Can you return the records below exactly as they stand, but only from the first line through the one with "floor, white surround"?
□ □ □
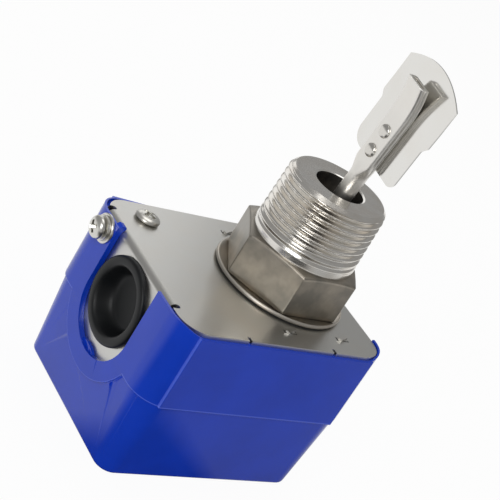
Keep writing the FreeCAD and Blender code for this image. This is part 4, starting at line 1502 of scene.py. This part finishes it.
@dataclass(frozen=True)
class Studio:
    """Camera, floor, white surround and soft lights."""

    camera_at: Triple = (-0.299569, -0.288772, 0.240017)
    right: Triple = (0.754242, -0.440777, 0.486657)
    up: Triple = (-0.143477, 0.612629, 0.777239)
    back: Triple = (-0.640729, -0.656050, 0.398829)
    focal: float = 1508.18
    pixels: float = 500.0
    surround: float = 0.34
    lights: tuple[Softbox, ...] = (
        Softbox("key", (-0.62, -0.42, 0.50), (0.40, 0.40), 2.6),
        Softbox("top", (0.05, 0.10, 0.80), (0.5, 0.5), 1.3),
        Softbox("plate_card", (0.21, 0.55, 0.34), (0.42, 0.34), 0.36),
    )
    floor_half: float = 3000.0
    floor_z: float = -0.05
    floor_grey: float = 0.9
    floor_glow: float = 0.95
    sectors: tuple[Sector, ...] = (
        Sector((-0.74, -0.67, 0.0), 0.78, 0.92, 0.9),
        Sector((0.0, -1.0, 0.0), 0.2, 0.8, 0.55),
    )
    sector_end: Pair = (300.0, 345.0)

    def camera(self) -> None:
        """Add the camera that was fitted to the photograph."""
        lens = bpy.data.cameras.new("camera")
        lens.sensor_width = 36.0
        lens.lens = lens.sensor_width * self.focal / self.pixels
        lens.clip_start = 0.01
        lens.clip_end = 20.0
        made = bpy.data.objects.new("camera", lens)
        turn = Matrix((self.right, self.up, self.back)).transposed()
        made.matrix_world = Matrix.Translation(self.camera_at) @ turn.to_4x4()
        bpy.context.scene.collection.objects.link(made)
        bpy.context.scene.camera = made

    def world(self) -> None:
        """White for the camera and an even grey for everything else."""
        world = bpy.data.worlds.new("studio")
        world.use_nodes = True
        graph = Graph(world.node_tree)
        ray = graph.make("ShaderNodeLightPath", output="Is Camera Ray")
        soft = graph.make("ShaderNodeBackground", {"Color": WHITE, "Strength": self.surround})
        white = graph.make("ShaderNodeBackground", {"Color": WHITE, "Strength": 1.0})
        both = graph.make("ShaderNodeMixShader", {0: ray, 1: soft, 2: white})
        graph.make("ShaderNodeOutputWorld", {"Surface": both})
        bpy.context.scene.world = world

    def glow(self, graph: Graph) -> Value:
        """How brightly glossy surfaces see the floor: white, less each sector near the part.

        Args:
            graph: graph of the floor's material.

        Returns:
            The strength.
        """
        place = graph.coordinates()
        reach = graph.make("ShaderNodeVectorMath", {0: place}, output="Value", operation="LENGTH")
        close = 1.0 - reach.ramp(*self.sector_end)
        parts = []
        for sector in self.sectors:
            toward = graph.make("ShaderNodeVectorMath", {0: place, 1: sector.way}, output="Value",
                                operation="DOT_PRODUCT")
            parts.append(1.0 - (toward / reach).ramp(sector.low, sector.high) * close * sector.share)
        return parts[0] * parts[1]

    def floor(self) -> None:
        """Add the pale floor that keeps the shadow."""
        half = self.floor_half
        corners = [(x * half, y * half, self.floor_z) for x, y in ((-1, -1), (1, -1), (1, 1), (-1, 1))]
        plane = solid("floor", np.array(corners), [[0, 1, 2, 3]])
        pale = bpy.data.materials.new("floor_white")
        pale.use_nodes = True
        graph = Graph(pale.node_tree)
        camera = graph.make("ShaderNodeLightPath", output="Is Camera Ray")
        glossy = graph.make("ShaderNodeLightPath", output="Is Glossy Ray")
        matt = graph.make("ShaderNodeBsdfDiffuse", {"Color": (*[self.floor_grey] * 3, 1.0)})
        white = graph.make("ShaderNodeEmission", {"Color": WHITE, "Strength": 1.0})
        shown = graph.make("ShaderNodeEmission", {"Color": WHITE, "Strength": self.glow(graph)})
        both = graph.make("ShaderNodeMixShader", {0: camera * self.floor_glow, 1: matt, 2: white})
        every = graph.make("ShaderNodeMixShader", {0: glossy, 1: both, 2: shown})
        graph.make("ShaderNodeOutputMaterial", {"Surface": every})
        plane.data.materials.append(pale)

    def build(self) -> None:
        """Set the whole studio up."""
        self.camera()
        self.world()
        self.floor()
        for light in self.lights:
            light.build()
        view = bpy.context.scene.view_settings
        view.view_transform = "Standard"
        view.look = "None"
        view.exposure = 0.0
        view.gamma = 1.0


def write_sizes() -> None:
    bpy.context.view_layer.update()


def main() -> None:
    """Dress every sub-assembly, then set up the studio."""
    logging.basicConfig(level=logging.INFO)
    for part in (Inside(), Cover(), Chassis(), Plug(), Fasteners(), Fitting(), Paddle()):
        LOG.info("dressing %s", type(part).__name__)
        part.dress()
    Studio().build()
    write_sizes()


if __name__ == "__main__":
    main()
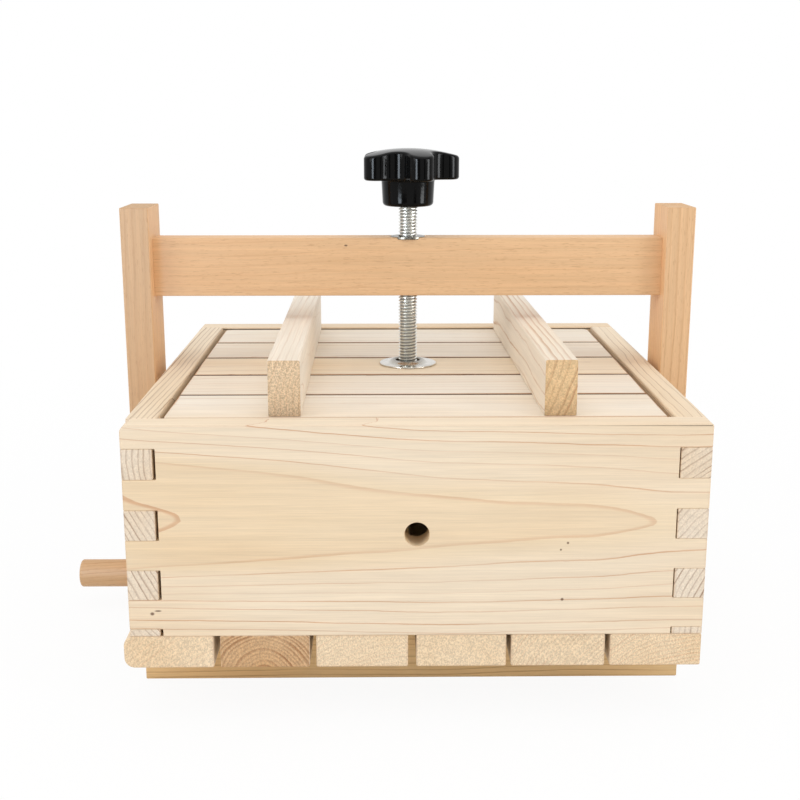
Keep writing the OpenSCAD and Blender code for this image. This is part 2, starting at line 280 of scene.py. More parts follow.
def mirrored_card(name, bearing, distance, width, bottom, top, colour, strength):
    """An upright card facing the screw. bearing is in degrees to the right of the camera."""
    turn = math.radians(bearing)
    middle = Vector((SCREW_PLACE[0] + distance * math.sin(turn),
                     SCREW_PLACE[1] - distance * math.cos(turn), 0.0))
    side = Vector((math.cos(turn), math.sin(turn), 0.0)) * width / 2
    corners = [middle - side, middle + side, middle + side, middle - side]
    mesh = bpy.data.meshes.new(name)
    mesh.from_pydata(
        [(c.x, c.y, z) for c, z in zip(corners, (bottom, bottom, top, top))], [], [(0, 1, 2, 3)]
    )
    card = new_object(name, mesh)
    for setting, value in SHINE_ONLY.items():
        setattr(card, setting, value)
    paint, tree = new_material(name)
    glow = add_node(tree, "ShaderNodeEmission", {"Color": colour, "Strength": strength})
    add_node(tree, "ShaderNodeOutputMaterial", {"Surface": glow.outputs[0]})
    mesh.materials.append(paint)


mirrored_card("dark_left", -17.0, 0.72, 0.26, 0.001, 0.9, CARD_GREY, 1.0)
mirrored_card("dark_right", 31.0, 0.72, 0.16, 0.001, 0.9, CARD_GREY, 1.0)
mirrored_card("window_left", -38.0, 0.60, 0.15, 0.05, 0.5, (0.80, 0.90, 1.0, 1), 26.0)
mirrored_card("window_right", 66.0, 0.60, 0.18, 0.05, 0.5, (0.95, 0.98, 1.0, 1), 15.0)
print("cards for the shiny parts made")

# %% [markdown]
# ## Floor
# The floor is one large pale disc. It is lit like anything else, so it keeps the press's soft
# shadow. Where the camera sees it, it glows a little, and away from the press it glows fully, so
# that it runs into the white background without a horizon.

# %% Floor
FLOOR_RADIUS = 6.0
FLOOR_GAP = 0.2 * MM
FLOOR_GLOW = 0.92
SHADOW_REACH = 0.25


def build_floor():
    """A flat disc under the press."""
    mesh = bpy.data.meshes.new("floor")
    form = bmesh.new()
    bmesh.ops.create_circle(form, cap_ends=True, segments=96, radius=FLOOR_RADIUS)
    form.to_mesh(mesh)
    form.free()
    floor = new_object("floor", mesh)
    floor.location = (0, 0, -FLOOR_GAP)
    paint, tree = new_material("studio_floor")
    path = add_node(tree, "ShaderNodeLightPath").outputs
    seen = calc(tree, "MAXIMUM", path["Is Camera Ray"], path["Is Glossy Ray"])
    matt = add_node(tree, "ShaderNodeBsdfDiffuse", {"Color": (0.9, 0.9, 0.9, 1)})
    place = add_node(tree, "ShaderNodeTexCoord").outputs["Object"]
    far = smooth(
        tree, length(tree, place), SHADOW_REACH, 3 * SHADOW_REACH, FLOOR_GLOW, 1.0
    )
    share = calc(tree, "MULTIPLY", seen, far)
    glow = add_node(tree, "ShaderNodeEmission", {"Strength": 1.0})
    both = add_node(
        tree, "ShaderNodeMixShader", {0: share, 1: matt.outputs[0], 2: glow.outputs[0]}
    )
    add_node(tree, "ShaderNodeOutputMaterial", {"Surface": both.outputs[0]})
    mesh.materials.append(paint)


build_floor()
print("floor radius", FLOOR_RADIUS, "m")

# %% [markdown]
# ## Wood, from the log outwards
# A plank's pattern is not painted on it: it is what the saw shows of rings that run through the
# whole log. So the material works out, for each point of a piece, how far it lies from the pith
# of an imagined log. On a long face this gives straight lines or the pointed arches that
# joiners call cathedrals, and on a cut end the same formula gives arcs, which meet the lines on
# the faces at the edge. The log widens on one side of a place, the arch's tip, and so the arches
# open to that side. A ring's dark line is equally thin wherever the saw crosses it, so its share
# of the ring is worked out from how fast the rings pass under the surface.
#
# A real log isn't a perfect cone, so a slow bend and a fine ripple push the rings about, and
# rings are unequally wide. Leaf shapes the arches near their tip like a leaf. Pith Rise tilts
# the pith from BEND_START metres before the tip. Rings outside the first one crowd together, and
# those inside it are wide.

# %% Growth rings
BEND_CELLS = (9.0, 30.0, 30.0)
BEND_SIZE = 2.2
RIPPLE_CELLS = (60.0, 160.0, 160.0)
RIPPLE_SIZE = 0.9 * MM
FADE_CELLS = (14.0, 50.0, 50.0)
INNER_STRETCH = 2.05
LOOSE_SPACING = 1.1
LEAF_LENGTH = 0.036
CROWDING = 12.0
MOST_CROWDED = 1.5
BEND_START = 0.1
TAPER_FADE = (0.016, 0.040)
TAPER_LEFT = 0.3
RISE_FADE = (0.008, 0.022)
RISE_LEFT = 0.25
LINE_START = 2.4
LINE_DARK = 0.8
LINE_STOP = 0.35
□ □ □
Solution to the problem:
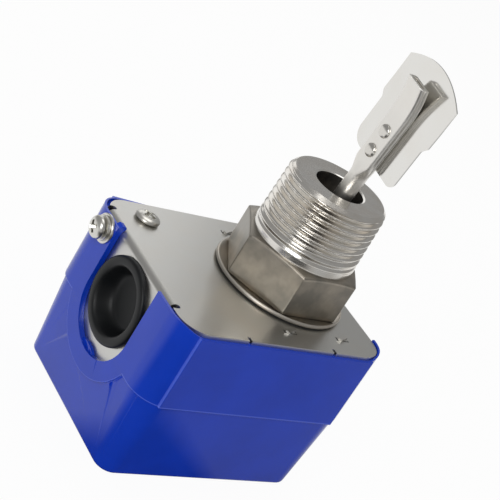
Keep writing the FreeCAD and Blender code for this image. This is part 4, starting at line 1502 of scene.py. This part finishes it.
@dataclass(frozen=True)
class Studio:
    """Camera, floor, white surround and soft lights."""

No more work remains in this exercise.